I've been missing. Sorry. I wasn't hospitalized. Or dead. Or even kidnapped and held for ransom in some very small, hot and dirty room. No I was here. Muddling through my days. Not blogging.
I've had a lot going on. Last week was my Lilybugs week. I've talked about that before, yes? Yes. Giant consignment sale of doom. This was my first sale ever where I made more than I spent. I'm pretty psyched about that. It's a big deal for me. I bought clothes and shoes and a puzzle because I always try to come home with something fun.
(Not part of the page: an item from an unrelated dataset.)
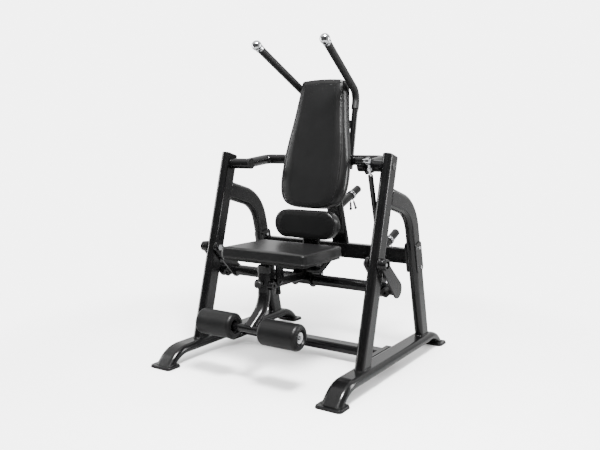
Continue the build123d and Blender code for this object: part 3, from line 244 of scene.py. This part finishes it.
def black_plastic():
    """Injection-moulded cap plastic with a fine spark-eroded grain."""
    material, tree, shader = new_material("black_plastic")
    slow = noise(tree, 25.0, 4.0, 0.6)
    grain = noise(tree, 1200.0, 2.0, 0.6)
    colour = ramp(tree, slow, near_black(0.0018), near_black(0.0036))
    colour_and_roughness(tree, shader, colour, spread(tree, slow, 0.34, 0.46))
    bump(tree, shader, [(grain, 0.00008, 0.4)])
    return material


def pale_bush():
    """Natural nylon bush with greasy darker patches."""
    material, tree, shader = new_material("nylon_bush")
    grease = noise(tree, 55.0, 5.0, 0.6)
    colour = ramp(tree, grease, (0.20, 0.185, 0.15), (0.50, 0.48, 0.42))
    colour_and_roughness(tree, shader, colour, spread(tree, grease, 0.35, 0.55))
    bump(tree, shader, [(noise(tree, 500.0), 0.00005, 0.3)])
    return material


def board_shell():
    """Semi-gloss vacuum-formed backing shell."""
    material, tree, shader = new_material("board_shell")
    slow = noise(tree, 12.0, 4.0, 0.6)
    pebble = cells(tree, 480.0)
    colour = ramp(tree, slow, near_black(0.0018), near_black(0.0040))
    colour_and_roughness(tree, shader, colour, spread(tree, slow, 0.28, 0.40))
    bump(tree, shader, [(pebble, 0.00012, 0.35)])
    return material


BACKDROP = 5.55          # brightness of the seamless backdrop
FADE_FROM = 1.5          # the floor fades into the backdrop between these radii, in metres
FADE_TO = 2.35
MIRRORED_FLOOR = 0.22    # the floor's grey in a reflection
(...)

Then, there's the other thing. The thing I haven't been talking about. The elephant in the room. You see, this is my home and this is where I talk about stuff. I have a sense of privacy and I don't tell you all every little weensie detail of my life, but I hit the high points. And the low ones. I share, is what I'm saying. I treat you all like my very best girlfriends (even, and possibly especially) those of you who are guys.
So, when there's something big and I'm not ready to talk about it, I tend to tune out. Because to come here and every day and talk about something - anything - that's not the giant thing on my mind feels like lying. Which is sort of ridiculous, but also sort of true.
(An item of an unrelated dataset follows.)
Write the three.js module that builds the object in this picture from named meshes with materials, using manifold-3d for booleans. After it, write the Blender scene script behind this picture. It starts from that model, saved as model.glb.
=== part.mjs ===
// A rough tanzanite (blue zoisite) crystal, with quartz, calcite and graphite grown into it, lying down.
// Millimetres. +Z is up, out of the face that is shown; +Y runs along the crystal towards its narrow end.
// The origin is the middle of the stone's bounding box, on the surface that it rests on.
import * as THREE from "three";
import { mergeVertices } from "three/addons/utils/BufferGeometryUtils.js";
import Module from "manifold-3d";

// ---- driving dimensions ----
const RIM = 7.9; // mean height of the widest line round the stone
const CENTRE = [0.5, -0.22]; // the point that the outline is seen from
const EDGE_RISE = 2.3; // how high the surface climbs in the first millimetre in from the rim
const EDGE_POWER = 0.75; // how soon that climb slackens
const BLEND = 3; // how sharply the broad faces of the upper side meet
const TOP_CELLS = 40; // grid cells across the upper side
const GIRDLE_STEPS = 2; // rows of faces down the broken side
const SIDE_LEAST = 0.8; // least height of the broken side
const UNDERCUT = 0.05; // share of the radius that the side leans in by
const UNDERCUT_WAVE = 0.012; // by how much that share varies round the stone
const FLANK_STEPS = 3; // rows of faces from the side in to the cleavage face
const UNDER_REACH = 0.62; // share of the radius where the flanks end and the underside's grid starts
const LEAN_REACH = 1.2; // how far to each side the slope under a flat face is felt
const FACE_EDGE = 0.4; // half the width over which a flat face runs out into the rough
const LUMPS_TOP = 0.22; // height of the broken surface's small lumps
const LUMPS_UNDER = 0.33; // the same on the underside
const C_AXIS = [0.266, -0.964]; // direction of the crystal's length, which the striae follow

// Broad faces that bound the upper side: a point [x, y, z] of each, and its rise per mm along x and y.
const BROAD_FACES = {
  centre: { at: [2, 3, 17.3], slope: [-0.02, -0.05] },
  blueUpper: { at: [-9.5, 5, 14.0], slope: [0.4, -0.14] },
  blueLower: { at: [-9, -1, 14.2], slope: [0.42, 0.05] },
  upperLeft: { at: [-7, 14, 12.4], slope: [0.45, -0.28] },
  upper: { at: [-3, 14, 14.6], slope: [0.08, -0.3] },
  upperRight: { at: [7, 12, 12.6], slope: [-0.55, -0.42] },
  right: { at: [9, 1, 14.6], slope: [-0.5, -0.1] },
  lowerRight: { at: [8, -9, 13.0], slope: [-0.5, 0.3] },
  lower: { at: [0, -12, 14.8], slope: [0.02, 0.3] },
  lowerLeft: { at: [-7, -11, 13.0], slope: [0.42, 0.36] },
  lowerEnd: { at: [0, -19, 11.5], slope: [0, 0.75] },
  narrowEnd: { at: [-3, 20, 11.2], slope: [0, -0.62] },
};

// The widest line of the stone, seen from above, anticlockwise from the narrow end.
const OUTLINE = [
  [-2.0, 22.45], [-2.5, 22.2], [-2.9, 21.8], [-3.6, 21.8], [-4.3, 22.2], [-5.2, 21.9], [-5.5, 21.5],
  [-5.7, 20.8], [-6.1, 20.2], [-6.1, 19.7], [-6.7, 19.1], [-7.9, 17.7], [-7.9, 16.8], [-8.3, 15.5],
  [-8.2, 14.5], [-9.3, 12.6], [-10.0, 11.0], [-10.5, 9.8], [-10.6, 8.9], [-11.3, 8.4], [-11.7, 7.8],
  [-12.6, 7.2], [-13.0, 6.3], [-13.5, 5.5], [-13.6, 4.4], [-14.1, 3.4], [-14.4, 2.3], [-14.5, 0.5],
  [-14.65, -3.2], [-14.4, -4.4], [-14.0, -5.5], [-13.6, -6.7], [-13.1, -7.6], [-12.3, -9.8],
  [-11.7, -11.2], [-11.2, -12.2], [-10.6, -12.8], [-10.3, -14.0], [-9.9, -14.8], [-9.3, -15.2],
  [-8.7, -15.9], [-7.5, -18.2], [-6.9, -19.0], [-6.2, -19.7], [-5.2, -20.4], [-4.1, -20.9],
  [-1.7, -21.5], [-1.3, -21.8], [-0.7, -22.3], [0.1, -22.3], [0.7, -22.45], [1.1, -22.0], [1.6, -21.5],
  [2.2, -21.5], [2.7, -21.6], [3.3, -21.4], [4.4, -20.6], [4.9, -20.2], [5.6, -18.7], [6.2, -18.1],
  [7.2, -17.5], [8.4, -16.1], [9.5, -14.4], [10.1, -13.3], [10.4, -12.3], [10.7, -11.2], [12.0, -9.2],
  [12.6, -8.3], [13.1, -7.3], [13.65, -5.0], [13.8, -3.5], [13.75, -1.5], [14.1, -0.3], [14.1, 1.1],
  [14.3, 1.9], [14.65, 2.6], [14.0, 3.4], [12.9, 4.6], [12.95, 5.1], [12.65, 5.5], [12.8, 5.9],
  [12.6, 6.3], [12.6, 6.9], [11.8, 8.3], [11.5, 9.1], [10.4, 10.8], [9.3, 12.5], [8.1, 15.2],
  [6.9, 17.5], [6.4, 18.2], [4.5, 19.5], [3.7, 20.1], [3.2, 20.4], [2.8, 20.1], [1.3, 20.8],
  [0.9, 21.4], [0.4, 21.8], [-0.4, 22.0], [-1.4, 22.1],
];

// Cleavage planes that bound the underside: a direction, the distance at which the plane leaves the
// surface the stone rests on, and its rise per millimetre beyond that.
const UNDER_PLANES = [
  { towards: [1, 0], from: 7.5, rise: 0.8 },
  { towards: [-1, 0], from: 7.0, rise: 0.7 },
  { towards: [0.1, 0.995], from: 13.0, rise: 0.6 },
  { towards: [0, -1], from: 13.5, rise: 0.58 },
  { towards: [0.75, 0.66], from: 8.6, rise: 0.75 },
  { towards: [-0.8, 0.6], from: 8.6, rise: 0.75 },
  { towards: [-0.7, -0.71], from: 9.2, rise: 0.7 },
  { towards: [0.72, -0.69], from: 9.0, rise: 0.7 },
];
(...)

On the one hand, as the grand queen of everything in this space, I can do what I want. Plus, it's writing and you don't ever have to write anything.
On the other hand, it seems incredibly disingenuous to continue on, la-di-da, like nothing big is going on in my life.
So, I just shut up. It wasn't even on purpose. I spent all of last week getting ready to write. Coming up with things to write. Thinking about writing. And then not writing.
(Yesterday I had a tooth yanked out of my head. There was massive crying, pain pills and I learned that where my teeth are concerned, I am a giant wuss. I'm telling you this because last week I was a horrible person, but you've got to give me a tooth-induced by on yesterday's miss.)
And even today, here it is 4:30 and I still haven't decided what I am and am not going to say in this here post - the one that I am writing even now. Sharing is hard. Especially when it involves other people. Especially when it's personal. Especially when you don't really want to talk about it. And all three - oh my.
So, here goes. Simplest terms. The husband hasn't been home in a month. I don't know what that means or what's going happen. I have no plan other than get by and take care of myself and my girls. I am okay. Let me repeat that last part: I am okay. I am not angry or terribly hurt or collapsing in a sea of grief. I am okay. You shouldn't worry about me. I just felt like you should know, that's all.